# Gas Forge



## getaff (Aug 31, 2017)

Looking to make the jump and get a forge.  What would be a good starting forge?  Is there anywhere to find a good used forge.  Thanks in Advance


----------



## Anvil Head (Sep 1, 2017)

Lot depends on what you plan to forge, your current work space, work piece dimensions, how much you plan to use it, etc. Lots of variables to consider.
Although daunting at first glance it is very simple to make one from scrap materials if you are so inclined. Plenty of different approaches on line to look at and tutorials that will overwhelm you. Pick something simple and stick to the plan.
If you want to see several different styles of gas forges you are welcome to come on up to my Trackrock Hammer-in (see separate thread in this section) the end of this month and watch them in operation - probably be around 15 different set-ups. This can give you a better idea of what can be done with what in a face to face and maybe even hands-on environment.

And sometimes, yes, you can find a decent used forge for sale. Jerry Costen, Flint River Knife Club President (google or facebook) had one of my simple single burners for sale. Might check with him, he's down in Conyers area. Would be very beneficial for you to visit their next club meeting, several good bladesmiths in the group and most are also members of the Georgia Custom Knifemakers' Guild as well. Lots of good demos, technical info, resources, etc. to net work with in both organizations.


----------



## walkinboss01 (Sep 1, 2017)

I built mine with some/a lot of advice from Carl, and some YouTube videos. I built it out of an A/C freon can. It works fine so far with no issues. It was easier than expected.


----------



## getaff (Sep 2, 2017)

Did you build the torch too?  Will I need a welder?


----------



## Anvil Head (Sep 3, 2017)

Makes a few things a little easier, but all can be done with nuts, bolts, saw, drill, and a little mechanical thinking. 
The torches I make require no welding and are made from simple plumbing supplies. They are venturi type torches that do not require forced air supply and yes they get things hot enough to forge weld if wanted.
This is applied science/physics so certain ratio's need to be followed for good performance. However, you don't have to do all the calculation work - just follow simple protocalls and avoid making any changes until you get the first one up and working properly. 
I used to have a short tutorial on building these, but seem to have lost the file. Will keep looking.


----------



## walkinboss01 (Sep 7, 2017)

I did minimal welding to build mine. I actually bought my torch, but I'll definitely try to make my next one. I was a little intimidated with the thought of making a torch, but after taking mine apart there's really not much to it.


----------



## sea trout (Sep 13, 2017)

If you want to buy a new one in middle Ga the hoof house in Social Circle has them. They probably have, or can find you a used one if you want.


----------



## getaff (Sep 13, 2017)

walkinboss01 said:


> I did minimal welding to build mine. I actually bought my torch, but I'll definitely try to make my next one. I was a little intimidated with the thought of making a torch, but after taking mine apart there's really not much to it.

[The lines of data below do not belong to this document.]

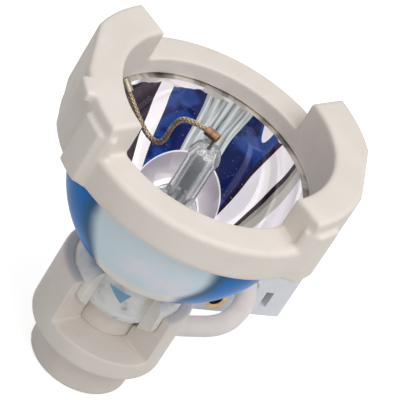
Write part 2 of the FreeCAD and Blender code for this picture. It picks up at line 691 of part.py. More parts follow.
def make_connector(entry, way):
    # The connector stands behind the lamp. It is made square to the axes and then turned.
    body = new_body("connector_housing")
    pad(body, "housing", "plug_tall", "0", [
        ("-{plug_length}", "0"),
        ("0", "0"),
        ("0", "plug_deep"),
        ("-{plug_length}", "plug_deep"),
    ], {})
    soften(body, "Fillet", "soft_edges", lambda edge: not level(edge, 0), "plug_round")
    place = FreeCAD.Placement(FreeCAD.Vector(size("plug_x"), size("plug_y"), 0),
                              FreeCAD.Rotation(size("plug_turn"), 0, 0))

    def fit(item):
        item.Placement = place
        item.setExpression("Placement.Base.x", bind("plug_x"))
        item.setExpression("Placement.Base.y", bind("plug_y"))

    fit(body)
    sockets = []
    for label, radius, depth in (("socket_hole", "socket_radius", "{socket_depth} + {fit_gap}"),
                                 ("socket_tube", "socket_radius", "socket_depth"),
                                 ("socket_space", "socket_bore", "socket_depth")):
        item = solid("Cylinder", label, {"Radius": radius, "Height": depth})
        spot = FreeCAD.Vector(-size("socket_at"), 0, size("socket_height"))
        item.Placement = place * FreeCAD.Placement(spot, FreeCAD.Rotation(FreeCAD.Vector(1, 0, 0), -90))
        sockets.append(item)
    contact = combine("Cut", "socket_contact", sockets[1], sockets[2])
    slot = solid("Box", "slot_space", {"Length": "slot_wide", "Width": "slot_depth", "Height": "slot_tall"})
    corner = FreeCAD.Vector(-size("slot_at") - size("slot_wide") / 2, 0,
                            size("slot_height") - size("slot_tall") / 2)
    slot.Placement = place * FreeCAD.Placement(corner, FreeCAD.Rotation())
    blade = solid("Box", "blade_contact", {
        "Length": "blade_thick", "Width": "{slot_depth} - {blade_back}", "Height": "slot_tall"})
    corner = corner + FreeCAD.Vector((size("slot_wide") - size("blade_thick")) / 2, size("blade_back"), 0)
    blade.Placement = place * FreeCAD.Placement(corner, FreeCAD.Rotation())
    way = FreeCAD.Vector(way)
    way.normalize()
    collar = doc.addObject("Part::Feature", "lead_collar")
    mouth = entry - way * size("collar_length")
    collar.Shape = Part.makeCone(size("collar_mouth"), size("collar_radius"), 2 * size("collar_length"),
                                 mouth, way)
    block = combine("MultiFuse", "housing_form", body, [collar])
    hole = doc.addObject("Part::Feature", "entry_hole")
    depth = size("entry_depth")
    hole.Shape = Part.makeCylinder(size("lead_radius") + size("fit_gap"), 2 * depth, entry - way * depth, way)
    spaces = combine("MultiFuse", "housing_spaces", sockets[0], [slot, hole])
    housing = combine("Cut", "connector", block, spaces)
    body.Label = "housing_block"
    housing.Label = "connector_housing"
    return [housing, contact, blade]


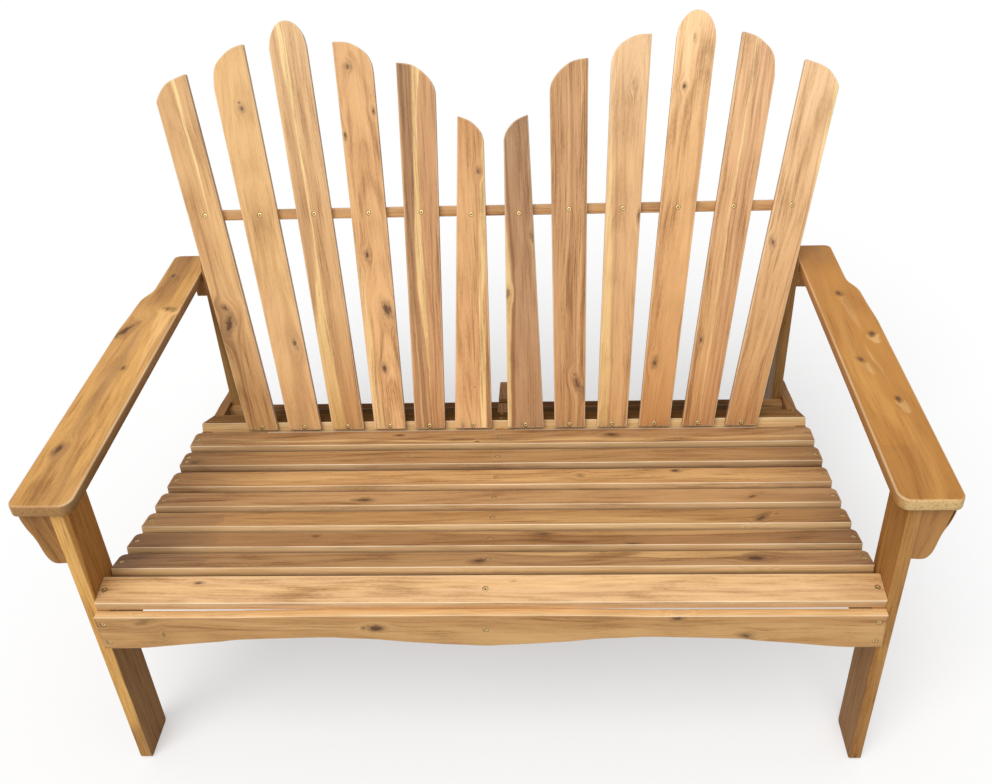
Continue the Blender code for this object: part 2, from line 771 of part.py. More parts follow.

That is what is getting me as well.  Where are you at little south of atl


----------



## Anvil Head (Sep 14, 2017)

A little junkpile scrounging and $10 to $20 spent at HD, Lowes, or Ace and you have the materials to make two torches. The rest is drilling holes, tapping a few of them, mashing some 1/4" soft copper tubing around a .30" drill bit. and fitting things together. More expensive parts are the needle valves, ball valve shut-off, regulator and proper flex hose and couplings - all Lp (gas) rated. All this stuff can be obtained locally with a bit of looking.
Really is simple doings once you understand what is needed and understand how it works.


----------



## walkinboss01 (Sep 14, 2017)

I'm in Griffin.


----------



## getaff (Sep 14, 2017)

walkinboss01 said:


> I'm in Griffin.



I teach out at Spalding High.  maybe we can meet up and I can look at your set up.


----------



## Anvil Head (Sep 15, 2017)

I love it! Better check with Miss Lilly, it's her forge. She just lets her Dad use it sometimes.

ps - She's better with a hammer....


----------



## walkinboss01 (Sep 16, 2017)

Just send me a PM and we can arrange a time. Carl is right. Lily is the boss. lol


----------